Evidently, when the discussion takes place between developers, architects, planners and conservationists a certain nuance enters the debate too. It is in the nature of human beings to seek compromise when negotiating. The questions arise – ‘Surely it is better to keep the façade at least?’ versus ‘What is the point in keeping just the façade, why not get rid of the old building entirely?’ Yet this is looking at the question from the wrong direction. The real question that should be asked is ‘What is the point in keeping just the façade, why not simply keep the whole building?’
I hope my pictures clarify this debate by demonstrating how wrong the practice of façadism is and how, in each case, the original building should never have been destroyed. I defy anyone to look at this gallery of notorious façades in my book and not be appalled.

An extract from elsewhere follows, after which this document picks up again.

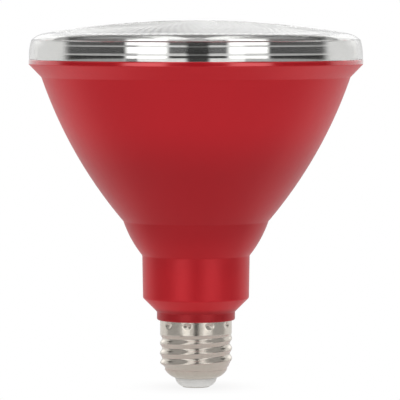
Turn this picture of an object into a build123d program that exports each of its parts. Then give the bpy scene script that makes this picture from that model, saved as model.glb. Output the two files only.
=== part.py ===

These have been years of accelerating development in the capital, with old buildings vanishing and new buildings appearing as the city transforms before our eyes. This environment has allowed the creeping plague of ghastly façadism to spread almost invisibly across the capital, while the attention of the populace has been distracted by the exotic new buildings emerging on the skyline. By their nature, these subtle reconfigurations are less visible than the more obvious visual changes even if the implications are no less significant.
When the façade of a building is preserved, there is a sense that the reality of the change of use of the site is denied, even if the mutation of the building is obvious.
The prevalence of façadism has coincided with the growth of digital culture and our fascination with the virtual as an alternative to the temporal world. When someone walks down the street with a mobile device in hand, they are not paying any attention the buildings or the world around them. People delight to curate their social media with attractive images of themselves, their friends and their pastimes, without much regard to whether or not this is a true picture of their lives.
In all societies, it is the purpose of culture to mediate between appearance and reality. It suits many people not to look too closely at the world around us and exist within a bubble, ignoring inconsistencies and believing half truths. My book is written at a strange moment when the most successful politicians are also the biggest liars. When old buildings speak to us, they tell troubling stories of past aspirations, of deprivation and of struggle, of industry and of privilege. I can understand how it can be easier to live with the surface of history and to ignore the changes that are happening around us in the present day. Façadism suits our times very well, it is indeed – as British Land claim – our ‘kind of authenticity.’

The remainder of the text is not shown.